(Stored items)
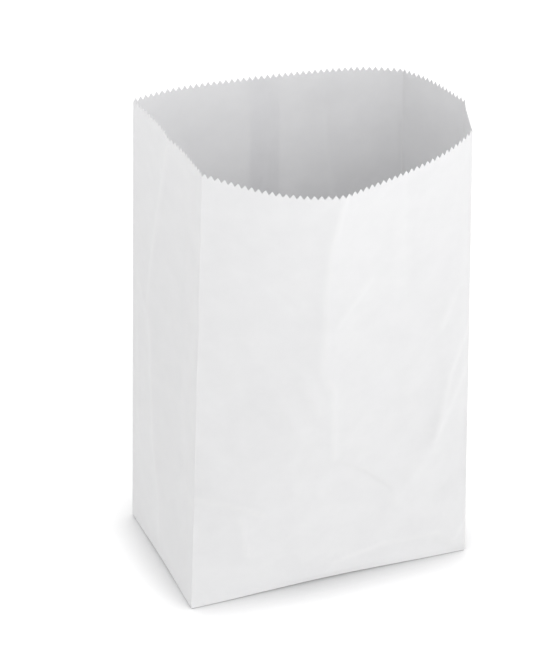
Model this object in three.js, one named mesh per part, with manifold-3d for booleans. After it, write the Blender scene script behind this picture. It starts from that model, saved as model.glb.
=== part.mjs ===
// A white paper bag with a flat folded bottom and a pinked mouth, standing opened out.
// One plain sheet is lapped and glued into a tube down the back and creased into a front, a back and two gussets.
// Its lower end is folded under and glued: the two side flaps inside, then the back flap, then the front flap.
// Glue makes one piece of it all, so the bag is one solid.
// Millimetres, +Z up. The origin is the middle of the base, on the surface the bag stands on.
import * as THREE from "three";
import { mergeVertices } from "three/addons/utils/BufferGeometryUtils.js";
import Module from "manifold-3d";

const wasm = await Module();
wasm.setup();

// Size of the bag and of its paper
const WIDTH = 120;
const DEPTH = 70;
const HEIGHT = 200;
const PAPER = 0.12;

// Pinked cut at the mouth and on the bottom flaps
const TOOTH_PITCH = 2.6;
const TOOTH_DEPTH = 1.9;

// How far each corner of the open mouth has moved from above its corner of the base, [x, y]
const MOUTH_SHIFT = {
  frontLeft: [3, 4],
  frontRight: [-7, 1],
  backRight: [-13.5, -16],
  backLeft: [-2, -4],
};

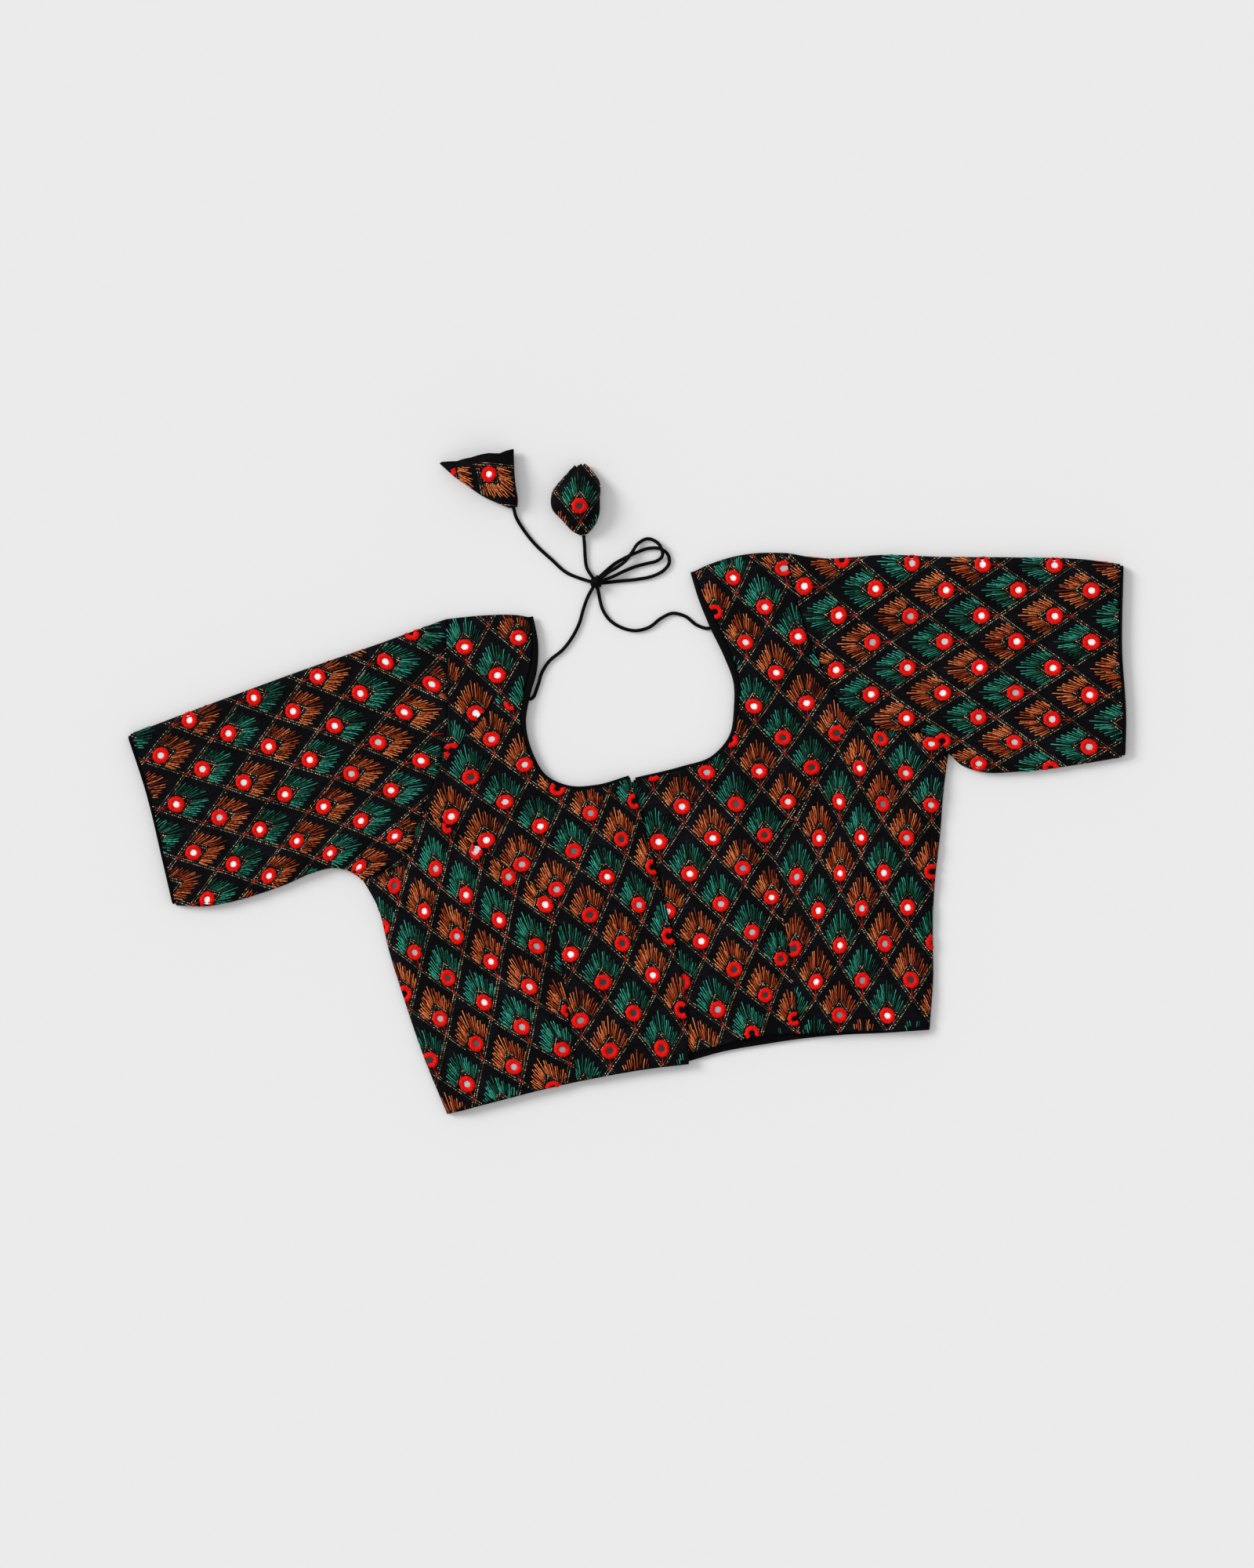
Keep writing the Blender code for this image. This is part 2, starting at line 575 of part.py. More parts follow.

● **Task statement**
Return all of the entries word for word.

● **Written answer**
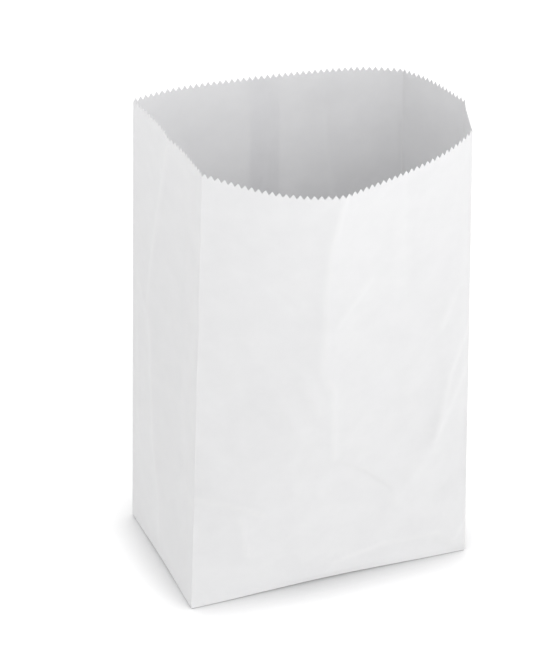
Model this object in three.js, one named mesh per part, with manifold-3d for booleans. After it, write the Blender scene script behind this picture. It starts from that model, saved as model.glb.
=== part.mjs ===
// A white paper bag with a flat folded bottom and a pinked mouth, standing opened out.
// One plain sheet is lapped and glued into a tube down the back and creased into a front, a back and two gussets.
// Its lower end is folded under and glued: the two side flaps inside, then the back flap, then the front flap.
// Glue makes one piece of it all, so the bag is one solid.
// Millimetres, +Z up. The origin is the middle of the base, on the surface the bag stands on.
import * as THREE from "three";
import { mergeVertices } from "three/addons/utils/BufferGeometryUtils.js";
import Module from "manifold-3d";

const wasm = await Module();
wasm.setup();

// Size of the bag and of its paper
const WIDTH = 120;
const DEPTH = 70;
const HEIGHT = 200;
const PAPER = 0.12;

// Pinked cut at the mouth and on the bottom flaps
const TOOTH_PITCH = 2.6;
const TOOTH_DEPTH = 1.9;

// How far each corner of the open mouth has moved from above its corner of the base, [x, y]
const MOUTH_SHIFT = {
  frontLeft: [3, 4],
  frontRight: [-7, 1],
  backRight: [-13.5, -16],
  backLeft: [-2, -4],
};

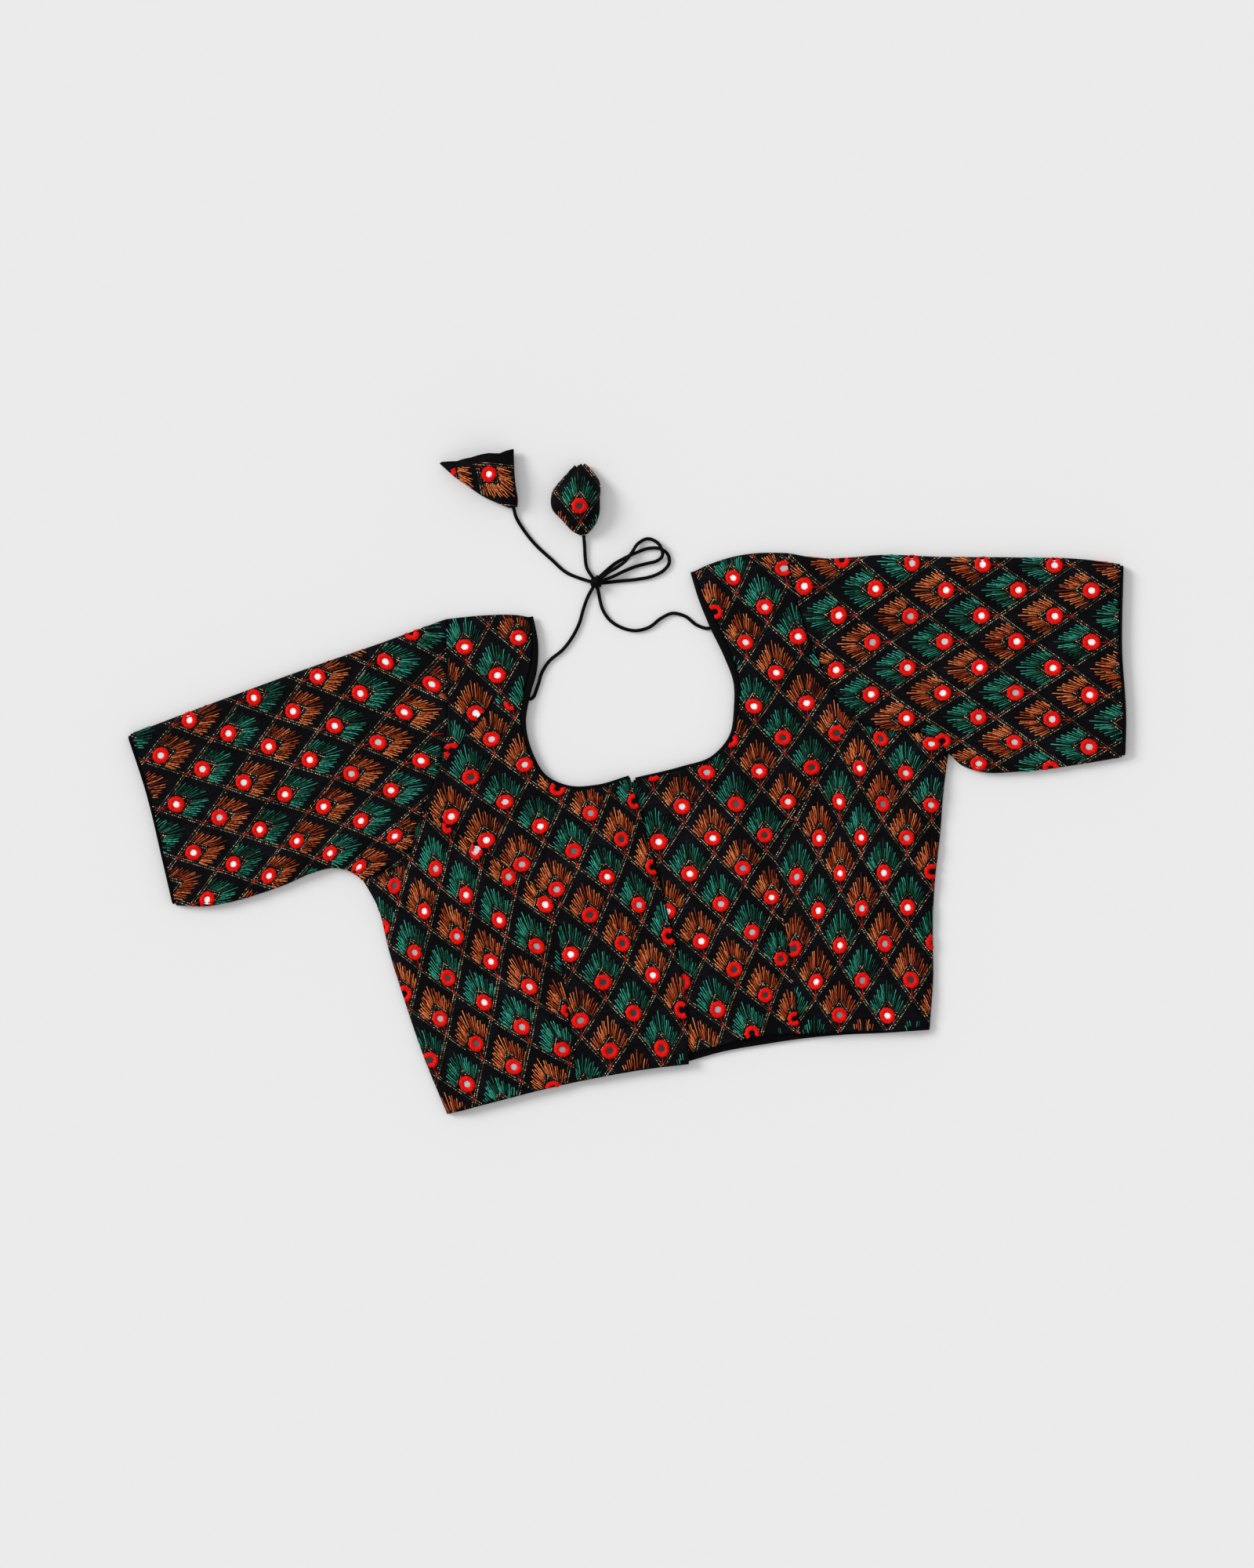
Keep writing the Blender code for this image. This is part 2, starting at line 575 of part.py. More parts follow.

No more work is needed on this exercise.